• What is required:
Quote exactly the lines from the start of the entries to the one with "corbel.data.materials.append(primer)", both ends included.

• Records for this task:
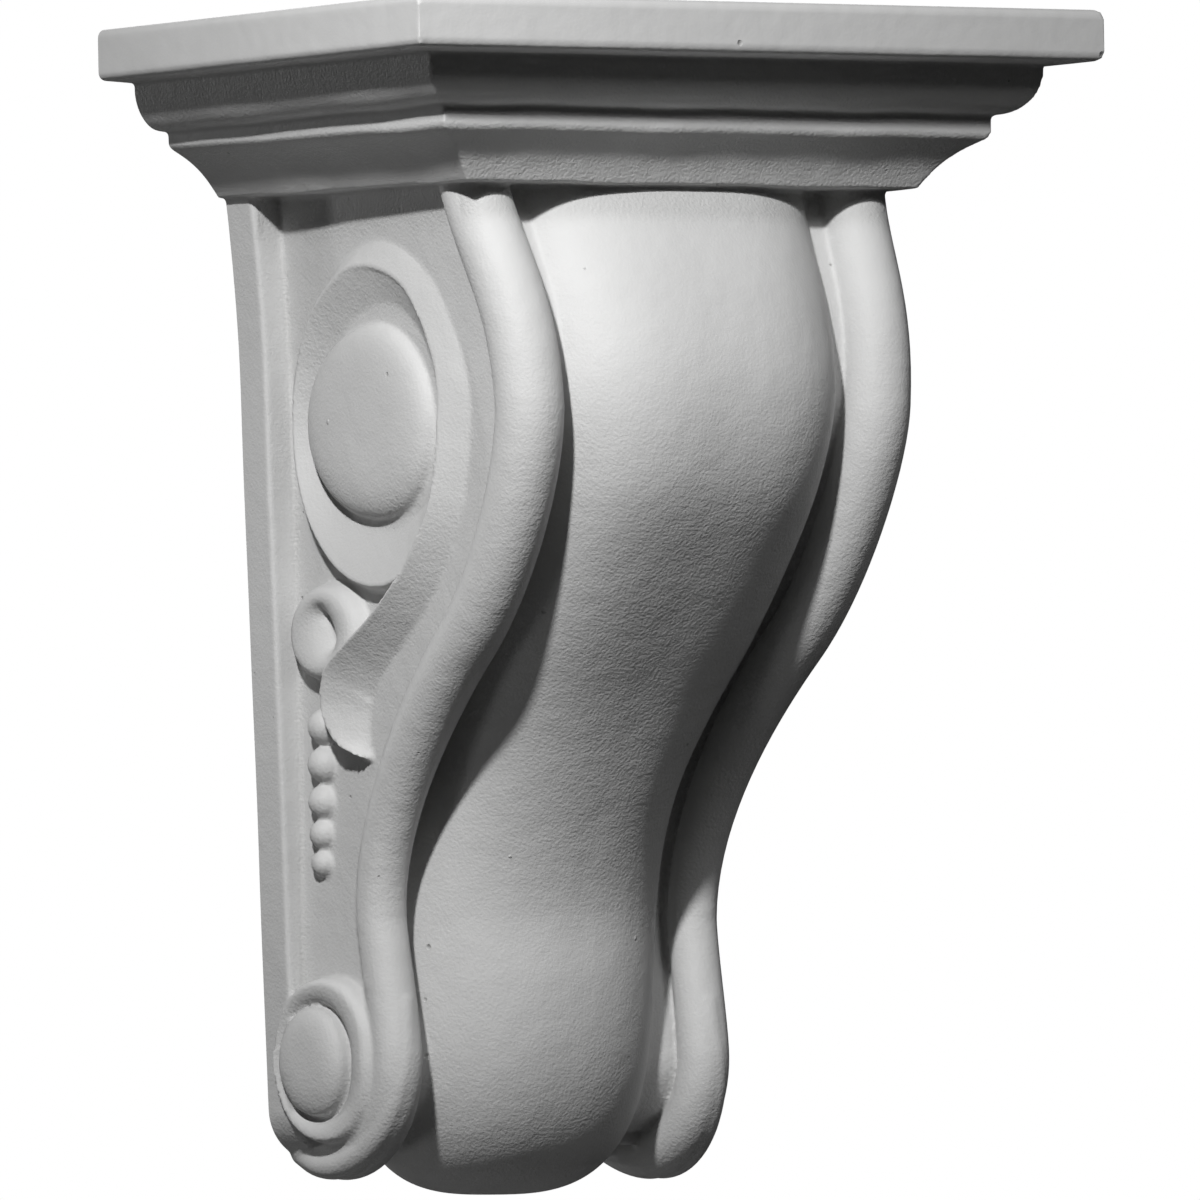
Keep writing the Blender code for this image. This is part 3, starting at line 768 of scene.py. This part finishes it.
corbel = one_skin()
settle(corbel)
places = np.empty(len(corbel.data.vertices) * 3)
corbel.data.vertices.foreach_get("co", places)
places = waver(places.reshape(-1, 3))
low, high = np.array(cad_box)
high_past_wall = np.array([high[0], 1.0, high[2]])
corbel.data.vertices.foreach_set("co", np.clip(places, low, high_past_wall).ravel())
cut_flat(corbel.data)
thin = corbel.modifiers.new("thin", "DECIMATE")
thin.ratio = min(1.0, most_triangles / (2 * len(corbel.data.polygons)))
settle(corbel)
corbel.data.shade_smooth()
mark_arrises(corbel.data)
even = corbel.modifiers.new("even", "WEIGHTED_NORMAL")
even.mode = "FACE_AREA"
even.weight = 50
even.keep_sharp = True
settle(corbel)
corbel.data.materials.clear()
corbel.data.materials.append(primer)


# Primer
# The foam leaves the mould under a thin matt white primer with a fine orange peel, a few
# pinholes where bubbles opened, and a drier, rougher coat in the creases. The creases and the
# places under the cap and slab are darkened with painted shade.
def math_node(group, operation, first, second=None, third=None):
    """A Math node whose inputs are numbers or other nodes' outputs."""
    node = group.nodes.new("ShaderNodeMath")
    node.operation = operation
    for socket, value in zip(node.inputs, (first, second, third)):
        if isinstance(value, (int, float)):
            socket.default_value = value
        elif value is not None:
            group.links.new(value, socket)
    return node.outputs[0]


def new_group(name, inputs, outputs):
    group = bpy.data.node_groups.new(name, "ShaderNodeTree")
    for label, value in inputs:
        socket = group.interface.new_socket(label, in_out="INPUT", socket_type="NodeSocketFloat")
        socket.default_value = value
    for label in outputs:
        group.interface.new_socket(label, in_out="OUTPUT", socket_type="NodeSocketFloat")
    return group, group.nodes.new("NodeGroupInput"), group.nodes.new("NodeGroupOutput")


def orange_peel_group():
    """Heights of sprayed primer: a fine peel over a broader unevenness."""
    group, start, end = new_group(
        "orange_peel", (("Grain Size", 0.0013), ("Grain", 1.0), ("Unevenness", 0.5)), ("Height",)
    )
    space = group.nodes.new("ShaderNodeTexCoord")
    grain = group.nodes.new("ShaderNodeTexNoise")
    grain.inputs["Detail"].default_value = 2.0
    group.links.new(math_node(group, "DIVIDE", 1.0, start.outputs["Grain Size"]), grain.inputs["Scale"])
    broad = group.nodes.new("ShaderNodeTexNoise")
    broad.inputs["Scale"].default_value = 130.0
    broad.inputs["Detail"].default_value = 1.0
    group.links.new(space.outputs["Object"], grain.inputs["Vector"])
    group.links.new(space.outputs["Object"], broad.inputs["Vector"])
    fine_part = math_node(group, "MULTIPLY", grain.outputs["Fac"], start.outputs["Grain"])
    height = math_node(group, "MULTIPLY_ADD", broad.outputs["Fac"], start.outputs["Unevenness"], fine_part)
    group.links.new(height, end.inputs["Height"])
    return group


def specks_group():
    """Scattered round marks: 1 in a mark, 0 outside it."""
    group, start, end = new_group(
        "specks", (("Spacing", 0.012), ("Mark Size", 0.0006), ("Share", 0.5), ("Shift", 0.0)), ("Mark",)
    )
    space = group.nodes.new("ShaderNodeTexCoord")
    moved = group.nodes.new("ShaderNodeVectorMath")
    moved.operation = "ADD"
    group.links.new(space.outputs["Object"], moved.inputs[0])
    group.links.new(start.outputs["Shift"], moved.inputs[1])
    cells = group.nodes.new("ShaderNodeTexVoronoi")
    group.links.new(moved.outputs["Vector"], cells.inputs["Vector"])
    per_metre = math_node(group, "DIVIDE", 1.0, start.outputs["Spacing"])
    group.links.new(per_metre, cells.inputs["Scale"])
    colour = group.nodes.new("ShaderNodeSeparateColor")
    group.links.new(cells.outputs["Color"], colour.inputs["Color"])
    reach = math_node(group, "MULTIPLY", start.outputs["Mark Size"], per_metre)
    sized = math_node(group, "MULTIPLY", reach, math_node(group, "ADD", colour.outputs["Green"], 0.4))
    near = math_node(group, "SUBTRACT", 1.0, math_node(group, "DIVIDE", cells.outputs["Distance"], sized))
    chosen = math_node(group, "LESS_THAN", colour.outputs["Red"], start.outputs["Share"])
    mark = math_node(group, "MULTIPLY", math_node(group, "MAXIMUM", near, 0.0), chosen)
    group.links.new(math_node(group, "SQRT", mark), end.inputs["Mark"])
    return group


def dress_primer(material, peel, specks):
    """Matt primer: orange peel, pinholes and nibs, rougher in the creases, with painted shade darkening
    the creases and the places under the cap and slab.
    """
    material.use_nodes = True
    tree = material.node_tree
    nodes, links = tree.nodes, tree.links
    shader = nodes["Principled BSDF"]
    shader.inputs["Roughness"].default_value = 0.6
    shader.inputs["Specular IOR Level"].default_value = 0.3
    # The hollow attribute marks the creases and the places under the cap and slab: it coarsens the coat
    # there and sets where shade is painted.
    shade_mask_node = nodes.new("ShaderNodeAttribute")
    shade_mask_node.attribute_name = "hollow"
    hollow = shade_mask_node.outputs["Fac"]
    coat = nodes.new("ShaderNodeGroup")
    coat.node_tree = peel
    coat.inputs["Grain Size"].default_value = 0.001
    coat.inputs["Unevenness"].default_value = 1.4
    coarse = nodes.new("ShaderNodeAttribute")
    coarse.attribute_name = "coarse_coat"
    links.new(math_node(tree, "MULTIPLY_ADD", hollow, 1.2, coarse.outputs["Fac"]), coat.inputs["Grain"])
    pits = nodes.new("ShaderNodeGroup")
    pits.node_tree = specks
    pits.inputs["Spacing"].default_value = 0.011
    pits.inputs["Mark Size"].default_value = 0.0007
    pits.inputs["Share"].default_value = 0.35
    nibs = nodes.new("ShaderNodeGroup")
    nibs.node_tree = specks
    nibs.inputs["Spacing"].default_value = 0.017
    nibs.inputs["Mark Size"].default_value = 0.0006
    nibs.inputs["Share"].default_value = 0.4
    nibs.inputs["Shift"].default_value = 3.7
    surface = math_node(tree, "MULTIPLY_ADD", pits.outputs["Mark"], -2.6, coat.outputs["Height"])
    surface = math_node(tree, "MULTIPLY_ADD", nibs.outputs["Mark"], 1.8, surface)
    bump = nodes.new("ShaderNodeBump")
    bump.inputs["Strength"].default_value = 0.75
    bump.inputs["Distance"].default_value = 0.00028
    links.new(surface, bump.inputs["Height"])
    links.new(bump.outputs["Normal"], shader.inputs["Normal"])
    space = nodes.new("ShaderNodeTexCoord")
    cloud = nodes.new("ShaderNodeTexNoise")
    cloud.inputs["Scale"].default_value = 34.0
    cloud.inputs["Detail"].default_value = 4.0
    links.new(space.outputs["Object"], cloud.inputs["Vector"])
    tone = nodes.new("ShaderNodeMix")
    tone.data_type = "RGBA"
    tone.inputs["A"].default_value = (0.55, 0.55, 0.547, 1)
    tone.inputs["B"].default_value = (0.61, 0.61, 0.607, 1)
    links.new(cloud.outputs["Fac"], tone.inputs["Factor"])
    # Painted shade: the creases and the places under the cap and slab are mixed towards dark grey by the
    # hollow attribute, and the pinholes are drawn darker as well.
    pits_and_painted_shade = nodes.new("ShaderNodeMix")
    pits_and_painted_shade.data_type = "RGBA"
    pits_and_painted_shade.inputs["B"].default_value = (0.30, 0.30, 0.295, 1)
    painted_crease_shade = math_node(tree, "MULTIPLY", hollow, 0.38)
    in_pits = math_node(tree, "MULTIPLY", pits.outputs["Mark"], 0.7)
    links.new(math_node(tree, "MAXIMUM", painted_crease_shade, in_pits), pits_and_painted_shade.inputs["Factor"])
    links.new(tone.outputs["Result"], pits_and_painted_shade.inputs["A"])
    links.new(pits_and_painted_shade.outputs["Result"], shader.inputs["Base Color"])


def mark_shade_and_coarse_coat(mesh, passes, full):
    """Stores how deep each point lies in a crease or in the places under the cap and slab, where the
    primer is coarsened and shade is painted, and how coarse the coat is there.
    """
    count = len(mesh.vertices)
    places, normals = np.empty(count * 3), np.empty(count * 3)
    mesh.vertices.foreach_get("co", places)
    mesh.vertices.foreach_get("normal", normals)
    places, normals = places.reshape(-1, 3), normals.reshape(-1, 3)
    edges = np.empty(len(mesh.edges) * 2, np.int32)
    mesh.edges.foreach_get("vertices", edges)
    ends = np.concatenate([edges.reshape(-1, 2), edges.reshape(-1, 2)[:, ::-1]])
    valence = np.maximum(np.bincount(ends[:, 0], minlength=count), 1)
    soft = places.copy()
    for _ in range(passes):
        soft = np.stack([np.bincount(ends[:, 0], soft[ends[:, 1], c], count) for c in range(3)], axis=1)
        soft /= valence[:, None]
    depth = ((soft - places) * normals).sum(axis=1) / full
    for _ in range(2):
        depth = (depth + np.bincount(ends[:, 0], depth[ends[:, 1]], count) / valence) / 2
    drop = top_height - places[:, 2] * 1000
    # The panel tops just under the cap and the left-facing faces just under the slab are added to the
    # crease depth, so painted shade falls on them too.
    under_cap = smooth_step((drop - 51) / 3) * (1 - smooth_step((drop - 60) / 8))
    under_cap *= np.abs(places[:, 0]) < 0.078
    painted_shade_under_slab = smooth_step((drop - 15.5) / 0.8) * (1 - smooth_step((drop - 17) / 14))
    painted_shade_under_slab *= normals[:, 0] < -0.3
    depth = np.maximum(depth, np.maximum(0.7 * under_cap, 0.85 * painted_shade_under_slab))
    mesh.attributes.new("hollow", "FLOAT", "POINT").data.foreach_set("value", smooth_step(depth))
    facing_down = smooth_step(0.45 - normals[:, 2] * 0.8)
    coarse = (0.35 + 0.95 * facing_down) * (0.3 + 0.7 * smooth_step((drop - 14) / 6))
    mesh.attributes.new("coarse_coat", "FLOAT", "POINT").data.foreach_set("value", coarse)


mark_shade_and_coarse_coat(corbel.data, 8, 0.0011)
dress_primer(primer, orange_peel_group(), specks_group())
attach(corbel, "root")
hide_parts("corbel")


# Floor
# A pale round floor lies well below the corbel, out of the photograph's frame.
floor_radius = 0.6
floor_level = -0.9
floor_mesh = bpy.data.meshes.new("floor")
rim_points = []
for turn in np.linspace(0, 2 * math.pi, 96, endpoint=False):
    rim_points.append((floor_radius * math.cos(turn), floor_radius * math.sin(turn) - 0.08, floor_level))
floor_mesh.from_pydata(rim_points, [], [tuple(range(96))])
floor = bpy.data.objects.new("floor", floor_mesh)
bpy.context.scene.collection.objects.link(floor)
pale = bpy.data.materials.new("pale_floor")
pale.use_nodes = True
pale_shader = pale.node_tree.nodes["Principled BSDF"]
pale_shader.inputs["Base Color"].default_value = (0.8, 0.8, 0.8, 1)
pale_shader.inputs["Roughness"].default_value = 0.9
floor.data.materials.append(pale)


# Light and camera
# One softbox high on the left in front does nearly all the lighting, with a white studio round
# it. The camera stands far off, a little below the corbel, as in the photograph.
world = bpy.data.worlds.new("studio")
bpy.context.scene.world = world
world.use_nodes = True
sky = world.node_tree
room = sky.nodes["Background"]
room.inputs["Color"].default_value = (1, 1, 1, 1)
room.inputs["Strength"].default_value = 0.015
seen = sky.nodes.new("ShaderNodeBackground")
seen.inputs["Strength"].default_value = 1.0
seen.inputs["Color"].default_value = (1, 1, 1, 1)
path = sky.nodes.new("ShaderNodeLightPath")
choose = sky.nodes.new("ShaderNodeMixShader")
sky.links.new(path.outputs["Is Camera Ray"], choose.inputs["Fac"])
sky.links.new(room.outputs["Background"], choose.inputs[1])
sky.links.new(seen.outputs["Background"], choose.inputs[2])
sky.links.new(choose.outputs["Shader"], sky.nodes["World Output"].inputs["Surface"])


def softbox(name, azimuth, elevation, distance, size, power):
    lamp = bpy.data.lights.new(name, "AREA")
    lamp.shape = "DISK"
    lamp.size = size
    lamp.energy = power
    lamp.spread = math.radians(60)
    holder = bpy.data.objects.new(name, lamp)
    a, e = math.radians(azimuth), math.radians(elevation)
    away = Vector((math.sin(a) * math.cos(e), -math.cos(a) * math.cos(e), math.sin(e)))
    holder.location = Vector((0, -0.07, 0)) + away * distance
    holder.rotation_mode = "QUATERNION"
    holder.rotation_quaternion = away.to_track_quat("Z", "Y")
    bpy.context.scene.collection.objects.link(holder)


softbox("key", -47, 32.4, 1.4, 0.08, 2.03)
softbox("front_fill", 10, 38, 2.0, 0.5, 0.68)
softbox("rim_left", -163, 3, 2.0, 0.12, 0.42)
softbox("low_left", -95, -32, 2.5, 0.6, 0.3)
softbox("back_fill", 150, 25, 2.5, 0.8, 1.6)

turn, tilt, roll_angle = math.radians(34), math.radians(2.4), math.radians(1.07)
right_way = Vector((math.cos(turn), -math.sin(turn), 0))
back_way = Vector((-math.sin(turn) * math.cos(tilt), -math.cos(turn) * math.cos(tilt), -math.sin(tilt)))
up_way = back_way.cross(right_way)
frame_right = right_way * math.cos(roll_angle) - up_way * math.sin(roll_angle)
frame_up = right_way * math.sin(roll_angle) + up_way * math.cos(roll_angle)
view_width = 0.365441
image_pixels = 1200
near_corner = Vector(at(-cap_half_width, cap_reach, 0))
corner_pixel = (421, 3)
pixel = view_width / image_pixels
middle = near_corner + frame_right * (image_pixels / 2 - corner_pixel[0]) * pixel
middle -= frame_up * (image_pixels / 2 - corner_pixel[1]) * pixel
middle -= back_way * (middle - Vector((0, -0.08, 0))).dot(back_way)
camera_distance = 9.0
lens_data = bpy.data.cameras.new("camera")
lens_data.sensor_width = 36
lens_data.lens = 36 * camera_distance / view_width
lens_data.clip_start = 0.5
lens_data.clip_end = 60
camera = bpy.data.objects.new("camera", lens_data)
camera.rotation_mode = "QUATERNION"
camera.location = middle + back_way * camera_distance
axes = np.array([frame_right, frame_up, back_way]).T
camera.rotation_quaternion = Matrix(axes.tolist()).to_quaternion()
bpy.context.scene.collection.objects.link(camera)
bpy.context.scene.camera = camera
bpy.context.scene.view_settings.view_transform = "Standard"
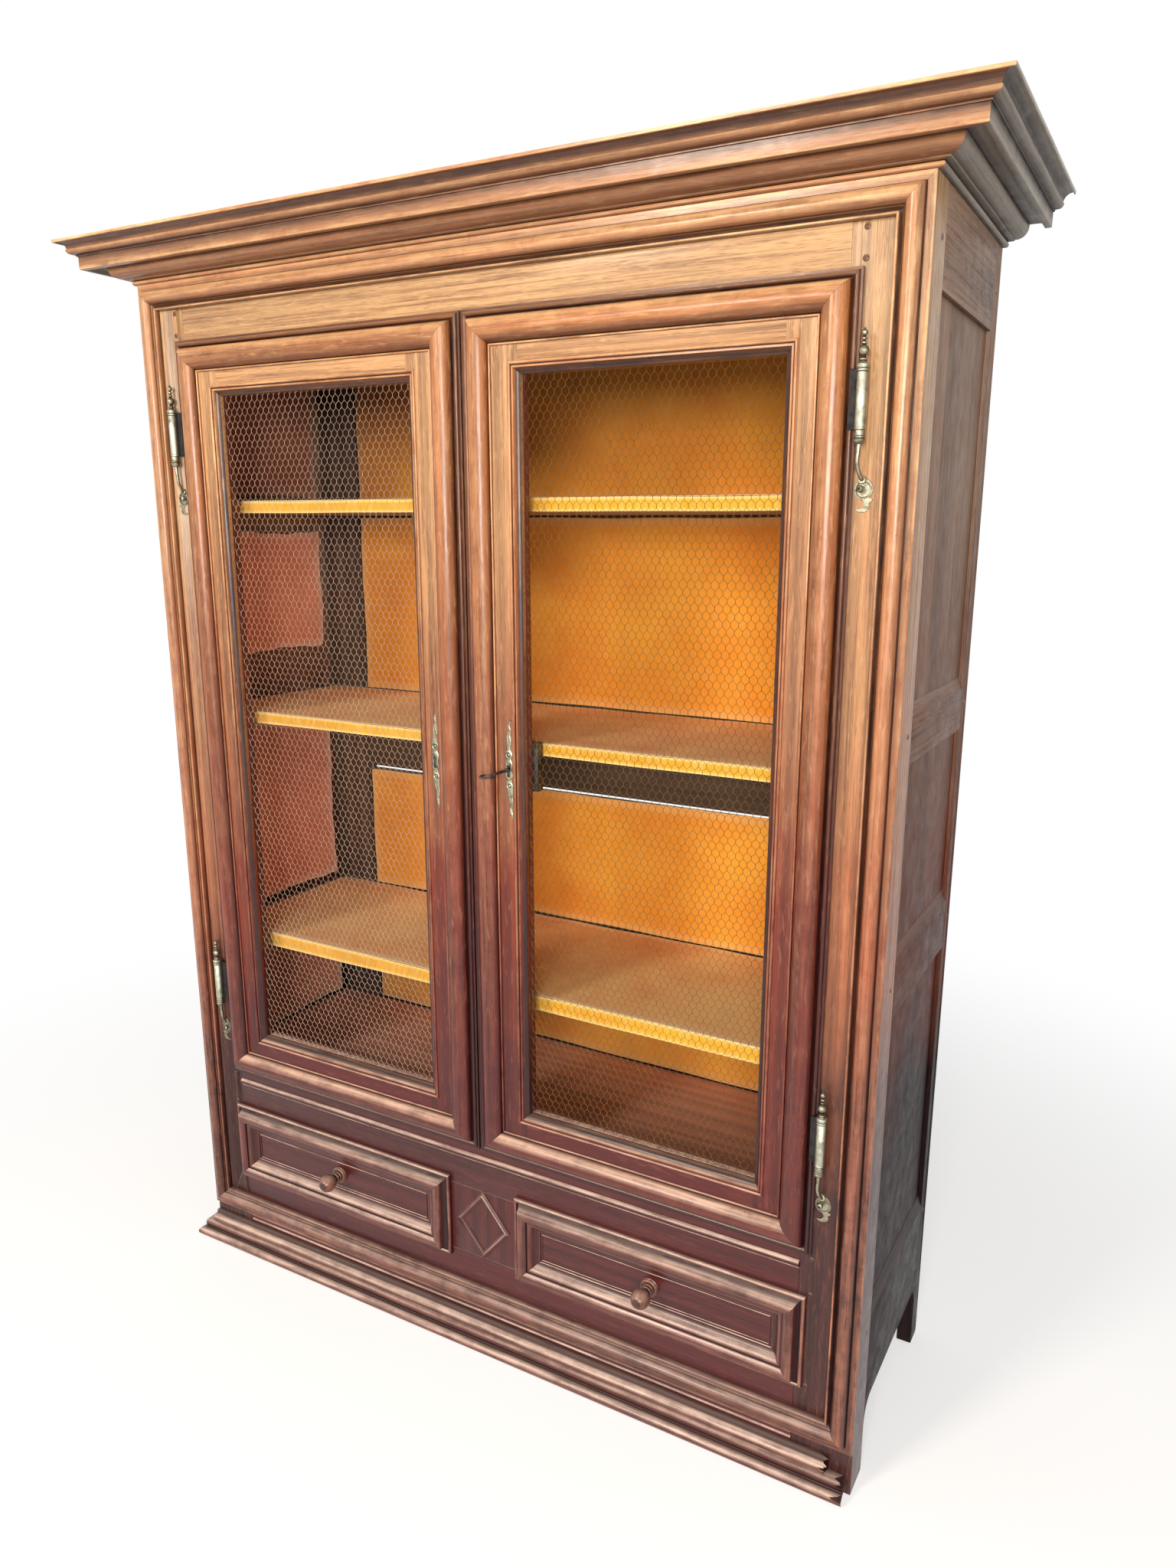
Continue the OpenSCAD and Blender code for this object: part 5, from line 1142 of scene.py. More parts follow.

• Full output:
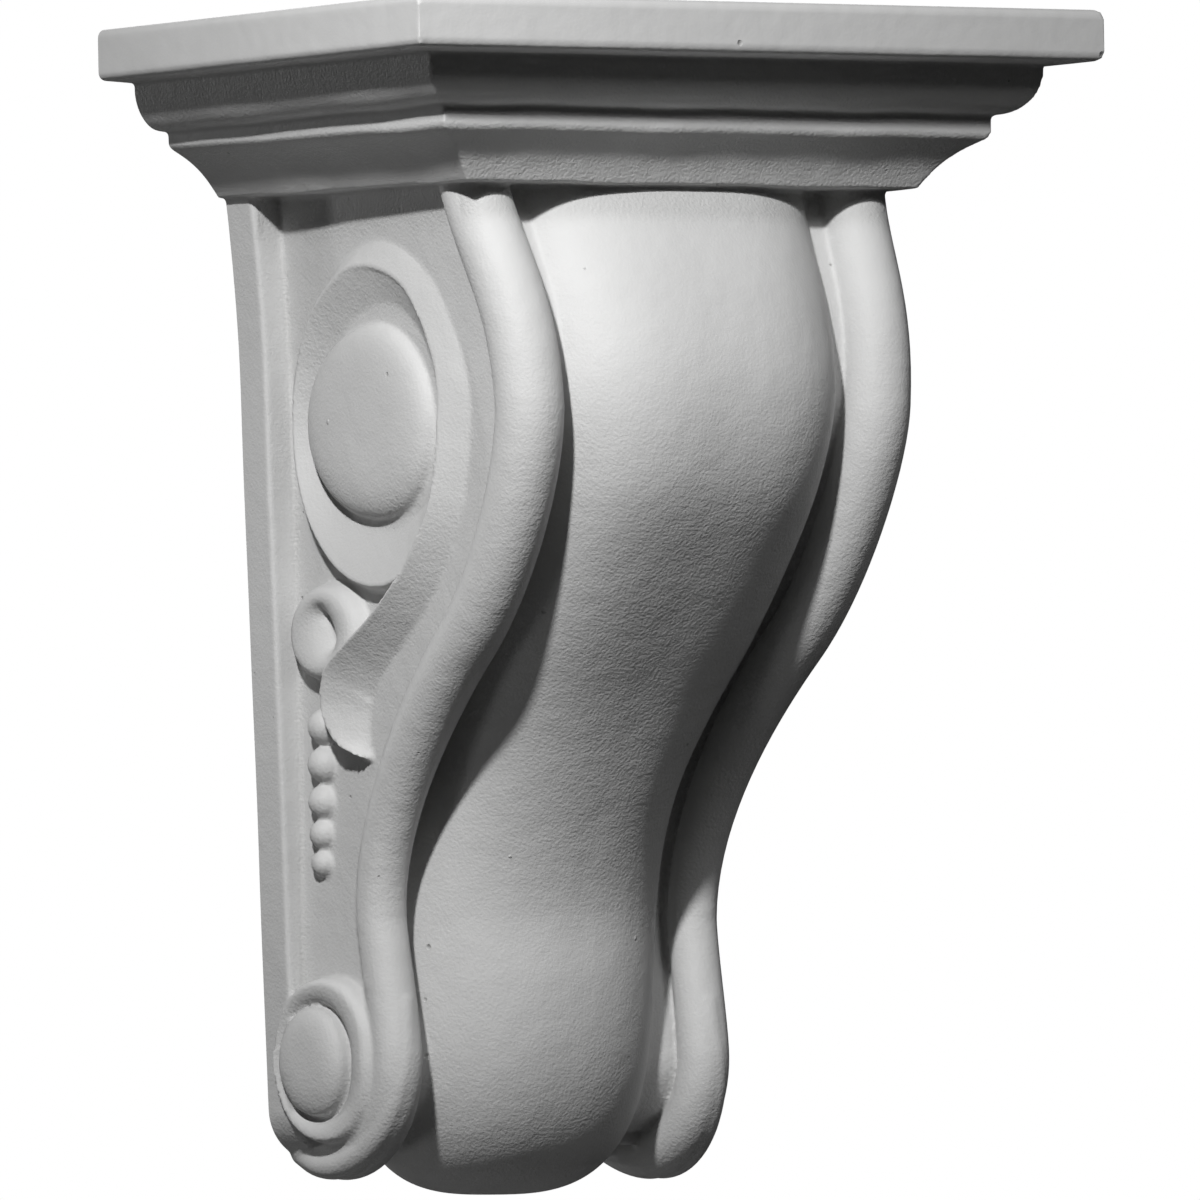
Keep writing the Blender code for this image. This is part 3, starting at line 768 of scene.py. This part finishes it.
corbel = one_skin()
settle(corbel)
places = np.empty(len(corbel.data.vertices) * 3)
corbel.data.vertices.foreach_get("co", places)
places = waver(places.reshape(-1, 3))
low, high = np.array(cad_box)
high_past_wall = np.array([high[0], 1.0, high[2]])
corbel.data.vertices.foreach_set("co", np.clip(places, low, high_past_wall).ravel())
cut_flat(corbel.data)
thin = corbel.modifiers.new("thin", "DECIMATE")
thin.ratio = min(1.0, most_triangles / (2 * len(corbel.data.polygons)))
settle(corbel)
corbel.data.shade_smooth()
mark_arrises(corbel.data)
even = corbel.modifiers.new("even", "WEIGHTED_NORMAL")
even.mode = "FACE_AREA"
even.weight = 50
even.keep_sharp = True
settle(corbel)
corbel.data.materials.clear()
corbel.data.materials.append(primer)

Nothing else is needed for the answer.